**Exercise aim**
The records below hold a stretch from the line with "Keep writing the" through the line with "bend to bend."; return exactly those lines, ends included, and nothing more.
· · ·
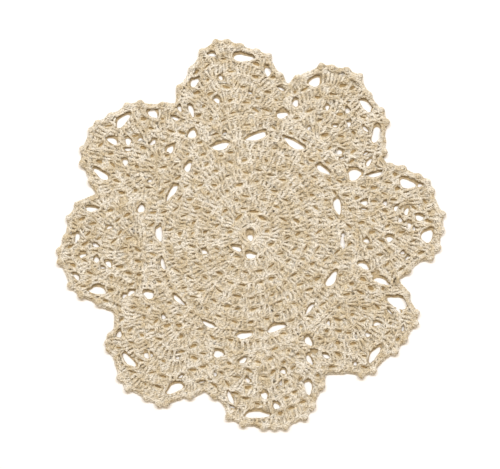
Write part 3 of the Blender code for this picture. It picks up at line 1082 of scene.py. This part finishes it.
ground = dict(
    rimStep=1.6,            # mm between the points of its edge
    rimInset=0.35,          # mm that its edge lies inside the mat's
    gapInset=0.10,          # mm that it stays back from an opening
    gapSides=14,            # points round a gap
    pitSides=8,
    # lines of its face along a row: share of the row's height, how much of the drop they take
    lines=((0.24, 1.0), (0.54, 0.0), (0.90, 0.0)),
    lineDrop=0.28,          # mm
    lineShade=0.70,         # painted shade: how much darker a line with the whole drop is, as a share
    lineStray=0.2,          # stitches that its points lie beside their place
    clear=0.9,              # mm that those points keep from the rim and from a gap
    pitClear=0.6,           # mm that they keep from a pit
    search=1.5,             # mm past a hole's length within which they are tested
    floor=0.22,             # mm, height of its underside
    border=0.38,            # mm, its height at the edges
    ledge=(0.10, 0.40),     # mm outside the stitches' edge round a gap, and the height there
    gapShade=0.7,           # painted shade: how much darker it is on the way down to a gap and on its ledge, as a share
    face=1.06,              # mm, its height under the stitches
    sink=0.8,               # share of the stitches' hollows that it follows
    pitFloor=0.42,          # mm
    pitWall=(0.12, -0.10),  # mm outside a pit's edge, at the wall's top and foot
    weld=1e-7,              # mm, points nearer than this become one
    sharpFrom=50.0,         # angle between two faces from which their edge stays sharp
)


def facePoints():
    # points along every row, with how far down each one is
    found, sunk = [], []
    for row in rows:
        for up, low in ground["lines"]:
            u = np.arange(row["count"]) + dice.uniform(-ground["lineStray"], ground["lineStray"],
                                                       row["count"])
            found.append(warped(row["place"](u, np.full(len(u), up))))
            sunk.append(np.full(len(u), low if row["kind"] != "hub" else 0.0))
    return np.concatenate(found), np.concatenate(sunk)


def groundLoops():
    # the edges of the form, then the ledges round its gaps, then each pit's wall, top and foot
    rimEdge = evenLine(outline, ground["rimStep"])
    edges = [rimEdge - outward(rimEdge) * ground["rimInset"]]
    ledges, wells = [], []
    gapTurns, pitTurns = (np.linspace(0, fullTurn, ground[sides], endpoint=False)
                          for sides in ("gapSides", "pitSides"))
    for gap in gaps:
        edges.append(holePoint(gap["opening"], 1.0, gapTurns, ground["gapInset"]))
        ledges.append(holePoint(gap, 1.0, gapTurns, ground["ledge"][0]))
    for pit in pitHoles:
        if pit["through"]:
            edges.append(holePoint(pit, 1.0, pitTurns))
        else:
            wells += [holePoint(pit, 1.0, pitTurns, grow) for grow in ground["pitWall"]]
    return edges, ledges, wells


def clearPoints(rimEdge):
    # the face's points that lie clear of the rim and of every hole
    inner, sunk = facePoints()
    kept = nearestRim(inner, rimEdge)[0] > ground["clear"]
    inner, sunk = inner[kept], sunk[kept]
    for hole in holes:
        reach = hole["half"][0] * mat["gapRoom"] + ground["search"]
        near = isNear(inner, hole["middle"], reach)
        grow = ground["clear"] if "opening" in hole else ground["pitClear"]
        near[near] = holeShare(inner[near], hole, grow)[0] < 1
        inner, sunk = inner[~near], sunk[~near]
    return inner, sunk


def groundMesh():
    # points of the plane with their height and depth of painted shade, and the faces between them
    edgeLoops, ledges, wells = groundLoops()
    inner, sunk = clearPoints(edgeLoops[0])
    allLoops = edgeLoops + ledges + wells
    points = np.concatenate(allLoops + [inner])
    border = sum(len(loop) for loop in edgeLoops)
    high = ground["face"] - ground["sink"] * hollow(points)
    high[-len(inner):] -= ground["lineDrop"] * sunk
    high[:border] = ground["border"]
    # the depth of painted shade: along the rows' sunk lines, on the slopes down to the gaps and
    # their ledges, and fully on the pits' floors
    deep = np.zeros(len(points))
    deep[-len(inner):] = ground["lineShade"] * sunk
    deep[len(edgeLoops[0]):border] = ground["gapShade"]
    firstWell = len(edgeLoops) + len(ledges)
    edges = []
    first = 0
    for index, loop in enumerate(allLoops):
        ring = np.arange(len(loop)) + first
        edges += np.stack([ring, np.roll(ring, -1)], axis=-1).tolist()
        if len(edgeLoops) <= index < firstWell:
            high[ring] = ground["ledge"][1]
            deep[ring] = ground["gapShade"]
        elif index >= firstWell and (index - firstWell) % 2:
            high[ring] = ground["pitFloor"]
            deep[ring] = 1.0
        first += len(loop)
    filled = delaunay_2d_cdt(points.tolist(), edges, [], 0, ground["weld"])
    corners = np.array([corner[:] for corner in filled[0]])
    faces = np.array(filled[2])
    origins = filled[3]
    high = np.array([high[origin[0]] if origin else ground["border"] for origin in origins])
    deep = np.array([deep[origin[0]] if origin else 0.0 for origin in origins])
    middles = corners[faces].mean(axis=1)
    kept = nearestRim(middles, edgeLoops[0])[0] > 0
    for loop in edgeLoops[1:]:
        near = isNear(middles, loop.mean(axis=0), np.ptp(loop, axis=0).max())
        near[near] = nearestRim(middles[near], loop)[0] > 0
        kept &= ~near
    return corners, high, deep, faces[kept]


def turnsLeft(corners):
    first, second = corners[1] - corners[0], corners[2] - corners[0]
    return first[0] * second[1] - first[1] * second[0] > 0


def buildGround():
    plane, high, deep, faces = groundMesh()
    faces = [face if turnsLeft(plane[face]) else face[::-1] for face in faces]
    count = len(plane)
    low = np.full(count, ground["floor"])
    points = np.concatenate([np.column_stack([plane, high]), np.column_stack([plane, low])])
    polygons = [list(face) for face in faces]
    polygons += [[index + count for index in face[::-1]] for face in faces]
    sides = dict.fromkeys((int(here), int(there)) for face in faces
                          for here, there in zip(face, np.roll(face, -1)))
    polygons += [[there, here, here + count, there + count] for here, there in sides
                 if (there, here) not in sides]
    mesh = bpy.data.meshes.new("doily_ground")
    mesh.from_pydata((points * mm).tolist(), [], polygons)
    # the depth of painted shade on the top face, none on the underside
    setValues(mesh, "depth", np.concatenate([deep, np.zeros(count)]))
    form = bmesh.new()
    form.from_mesh(mesh)
    loose = [vert for vert in form.verts if not vert.link_faces]
    bmesh.ops.delete(form, geom=loose, context="VERTS")
    bmesh.ops.recalc_face_normals(form, faces=form.faces)
    form.to_mesh(mesh)
    form.free()
    mesh.shade_smooth()
    mesh.set_sharp_from_angle(angle=math.radians(ground["sharpFrom"]))
    mesh.materials.append(innerCotton)
    return addObject("doily_ground", mesh)


sheet = buildGround()
print("ground made,", len(sheet.data.polygons), "faces")


# The table, the light and the camera

stage = dict(
    tableSize=6.0,          # m
    tableColour="#fbfbfb",
    tableRoughness=0.9,
    cameraHeight=0.597,     # m
    cameraSide=-0.43,       # mm, how far the camera stands beside the mat's middle
    lens=100.0,
    sensor=36.0,
    lampRise=54.0,
    lampDistance=2.2,       # m
    lampSize=(2.6, 0.5),    # m, long across the view and narrow the other way
    lampPower=53.5,         # W
    lampColour="#f6f9ff",
    fill=0.60,              # strength of the light from all round
    fillColour="#ffe9cc",
)


def buildStage(sizes):
    bpy.ops.mesh.primitive_plane_add(size=sizes["tableSize"])
    table = bpy.context.object
    table.name = "table"
    paper = bpy.data.materials.new("white paper backing, matt")
    paper.use_nodes = True
    surface = paper.node_tree.nodes["Principled BSDF"]
    surface.inputs["Base Color"].default_value = hexToLinear(sizes["tableColour"])
    surface.inputs["Roughness"].default_value = sizes["tableRoughness"]
    table.data.materials.append(paper)

    lamp = bpy.data.lights.new("strip lamp", "AREA")
    lamp.shape = "RECTANGLE"
    lamp.size, lamp.size_y = sizes["lampSize"]
    lamp.energy = sizes["lampPower"]
    lamp.color = hexToLinear(sizes["lampColour"])[:3]
    light = addObject("strip lamp", lamp)
    rise = math.radians(sizes["lampRise"])
    light.location = (0, sizes["lampDistance"] * math.cos(rise),
                      sizes["lampDistance"] * math.sin(rise))
    light.rotation_euler = (-(math.pi / 2 - rise), 0, 0)

    world = bpy.data.worlds.new("soft warm room")
    world.use_nodes = True
    background = world.node_tree.nodes["Background"]
    background.inputs["Color"].default_value = hexToLinear(sizes["fillColour"])
    background.inputs["Strength"].default_value = sizes["fill"]
    bpy.context.scene.world = world

    view = bpy.data.cameras.new("camera")
    view.lens = sizes["lens"]
    view.sensor_width = sizes["sensor"]
    camera = addObject("camera", view)
    camera.location = (sizes["cameraSide"] * mm, 0, sizes["cameraHeight"])
    bpy.context.scene.camera = camera
    bpy.context.scene.view_settings.view_transform = "Standard"
    bpy.context.scene.view_settings.look = "None"


buildStage(stage)


# Every piece hangs on the root body, and the frame's own mesh is hidden

for piece in [sheet] + yarnPieces:
    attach(piece, "root")
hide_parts("doily")
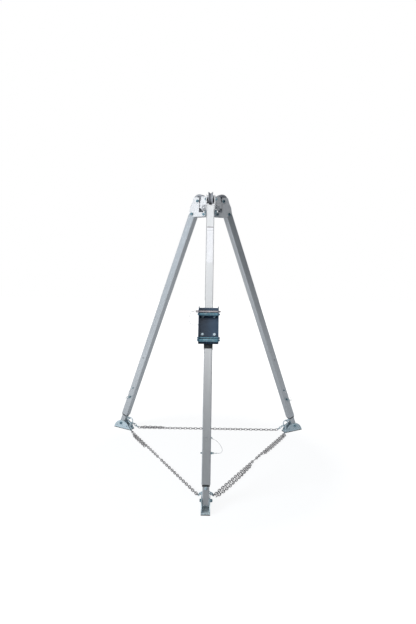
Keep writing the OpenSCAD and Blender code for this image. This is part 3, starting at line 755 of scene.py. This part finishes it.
def spare_strand(leg, side, other, bends, seed):
    """The chain's free end, laid back along its span, from bend to bend.

    A bend is the number of a link of the span, and the distance outside it.
    """
    place = beside(leg, side)
    past_wire = 0.004
    points = [CHAIN_FLOOR + (number * CHAIN_STEP + past_wire) * CHAIN_WAY + away * CHAIN_OUTSIDE
              for number, away in bends]
    parts = []
    for stretch, ((low, _), (high, _)) in enumerate(zip(bends, bends[1:])):
        first, last = points[stretch:stretch + 2]
        run = dict(LINK, Links=high - low, Roll=(0.5 + low % 2) * QUARTER,
                   Wander=2 * LINK_WANDER, Seed=seed + stretch)
        parts.append((grown(CHAIN_TREE, run), place @ facing(first, last - first)))
    span = f"{leg.name}_to_{other.name}"
    piece("spare_links_" + span, joined(parts, side < 0), "half_chain_" + span)


for seed, (leg, side, other) in enumerate((
        (FRONT, -1, LEFT), (FRONT, 1, RIGHT), (LEFT, 1, FRONT),
        (LEFT, -1, RIGHT), (RIGHT, -1, FRONT), (RIGHT, 1, LEFT))):
    half_span(leg, side, other, seed)
spare_strand(RIGHT, -1, FRONT, [(0, 0.019), (6, 0.024), (14, 0.023), (20, 0.018)], 21)
spare_strand(FRONT, 1, RIGHT, [(-1, 0.023), (5, 0.030), (14, 0.028), (22, 0.018)], 31)
spare_strand(LEFT, 1, FRONT, [(3, 0.018), (9, 0.020), (15, 0.018)], 41)
spare_strand(LEFT, -1, RIGHT, [(0, 0.024), (9, 0.019)], 51)

# The photograph's place and lens
CAMERA_PLACE = Vector((0.021565, -3.373707, 1.555))
CAMERA_YAW, CAMERA_DROP, CAMERA_ROLL = (math.radians(a) for a in (0.49, 6.54, 0.78))
CAMERA_LENS, CAMERA_FILM, CAMERA_SIGHT = 26.19, 36, 60


def photo_camera():
    """Looks along Y, dropped a little, then rolled and turned."""
    turn = Matrix.Rotation(CAMERA_YAW, 3, "Z")
    level_right = Vector((1, 0, 0))
    forward = Vector((0, math.cos(CAMERA_DROP), -math.sin(CAMERA_DROP)))
    level_up = level_right.cross(forward)
    right = turn @ (math.cos(CAMERA_ROLL) * level_right + math.sin(CAMERA_ROLL) * level_up)
    up = turn @ (math.cos(CAMERA_ROLL) * level_up - math.sin(CAMERA_ROLL) * level_right)
    axes = Matrix((right, up, -(turn @ forward))).transposed().to_4x4()
    camera = bpy.data.objects.new("camera", bpy.data.cameras.new("camera"))
    camera.data.lens = CAMERA_LENS
    camera.data.sensor_width = CAMERA_FILM
    camera.data.clip_end = CAMERA_SIGHT
    camera.matrix_world = Matrix.Translation(CAMERA_PLACE) @ axes
    bpy.context.scene.collection.objects.link(camera)
    bpy.context.scene.camera = camera


photo_camera()


def soft_lamp(name, place, target, size, power):
    """A soft box for the matt surfaces; gloss takes its light from the studio walls instead."""
    lamp = bpy.data.objects.new(name, bpy.data.lights.new(name, "AREA"))
    lamp.data.shape = "SQUARE"
    lamp.data.size = size
    lamp.data.energy = power
    lamp.location = place
    lamp.visible_glossy = False
    lamp.rotation_euler = (Vector(target) - Vector(place)).to_track_quat("-Z", "Y").to_euler()
    bpy.context.scene.collection.objects.link(lamp)


soft_lamp("key", place=(-4.6, -2.9, 3.0), target=(0, 0.2, 1.2), size=2.4, power=300)
soft_lamp("front", place=(-0.6, -3.6, 5.0), target=(0, 0.2, 1.0), size=2.0, power=45)

AMBIENT, BOX, WALL = 0.13, 1.2, 0.7
STUDIO_TINT = (0.88, 0.99, 1.09)
BEHIND, BEFORE, LEFT_WALL = (0, 1, 0), (0, -1, 0), (-0.891, -0.454, 0)
FLOOR_SIZE, FLOOR_SINK = 14, 0.0005
FLOOR_PAPER = (0.46, 0.5, 0.54, 1)
FLOOR_GLOW, FLOOR_MIRRORED = 1.2, 0.15
SHADOW_SHARE, SHADOW_NEAR, SHADOW_FAR = 0.26, 0.9, 2.2
WHITE = (1, 1, 1, 1)


def background_share(board, mirrored):
    """Camera and clear rays see the white background whole, and glossy rays the share given."""
    camera_ray, clear_ray, glossy_ray = (
        board.add("ShaderNodeLightPath", output=f"Is {kind} Ray")
        for kind in ("Camera", "Transmission", "Glossy"))
    return camera_ray.larger(clear_ray).larger(glossy_ray * mirrored)


def studio_world():
    """White to the camera, and behind the tripod to its metal too.

    In front, the metal sees a soft box overhead and a wall on the left.
    """
    world = bpy.data.worlds.new("studio")
    world.use_nodes = True
    bpy.context.scene.world = world
    board = Board(world.node_tree)
    way = board.add("ShaderNodeTexCoord", output="Generated")
    seen = background_share(board, way.toward(BEHIND).ramp(0.8, 0.97))
    height = way.toward(UP)
    box = height.ramp(0.45, 0.6) * way.toward(BEFORE).ramp(0.2, 0.5)
    wall = way.toward(LEFT_WALL).ramp(0.55, 0.95) * (1 - height.ramp(0.12, 0.4))
    light = board.combine(*((shade * AMBIENT + box * BOX + wall * WALL * shade) * (1 - seen) + seen
                            for shade in STUDIO_TINT))
    board.feed(world.node_tree.nodes["Background"].inputs["Color"], light)


def studio_floor():
    """A pale floor that keeps a faint shadow and melts into the white background."""
    build = bmesh.new()
    bmesh.ops.create_grid(build, x_segments=1, y_segments=1, size=FLOOR_SIZE)
    mesh = bpy.data.meshes.new("floor")
    build.to_mesh(mesh)
    build.free()
    floor = bpy.data.objects.new("floor", mesh)
    floor.location = (0, 0, -FLOOR_SINK)
    bpy.context.scene.collection.objects.link(floor)
    finish = Finish("floor_paper", Roughness=0.9, Base_Color=FLOOR_PAPER)
    glow = finish.add("ShaderNodeEmission", None, {"Color": WHITE, "Strength": FLOOR_GLOW})
    away = finish.place.distance().ramp(SHADOW_NEAR, SHADOW_FAR)
    melt = 1 - SHADOW_SHARE + away * SHADOW_SHARE
    share = background_share(finish, FLOOR_MIRRORED) * melt
    paper = Wire(finish, finish.shader.outputs[0])
    mixed = finish.add("ShaderNodeMixShader", None, {0: share, 1: paper, 2: glow})
    finish.feed(finish.tree.nodes["Material Output"].inputs["Surface"], mixed)
    mesh.materials.append(finish.material)


studio_world()
studio_floor()
bpy.context.scene.view_settings.view_transform = "Standard"
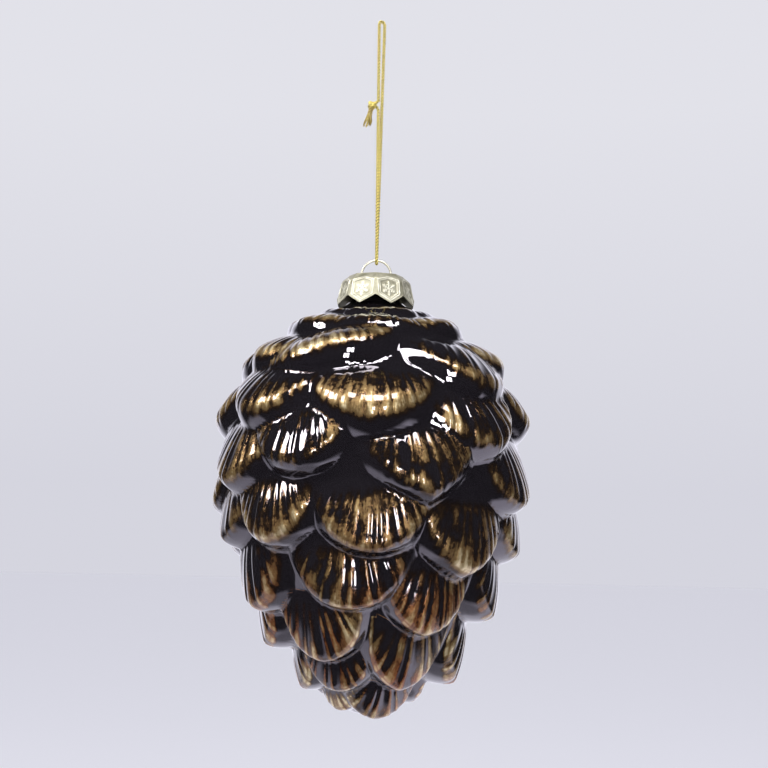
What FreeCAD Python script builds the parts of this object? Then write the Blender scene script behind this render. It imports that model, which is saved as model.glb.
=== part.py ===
· · ·
**Answer in full**
Keep writing the OpenSCAD and Blender code for this image. This is part 3, starting at line 755 of scene.py. This part finishes it.
def spare_strand(leg, side, other, bends, seed):
    """The chain's free end, laid back along its span, from bend to bend.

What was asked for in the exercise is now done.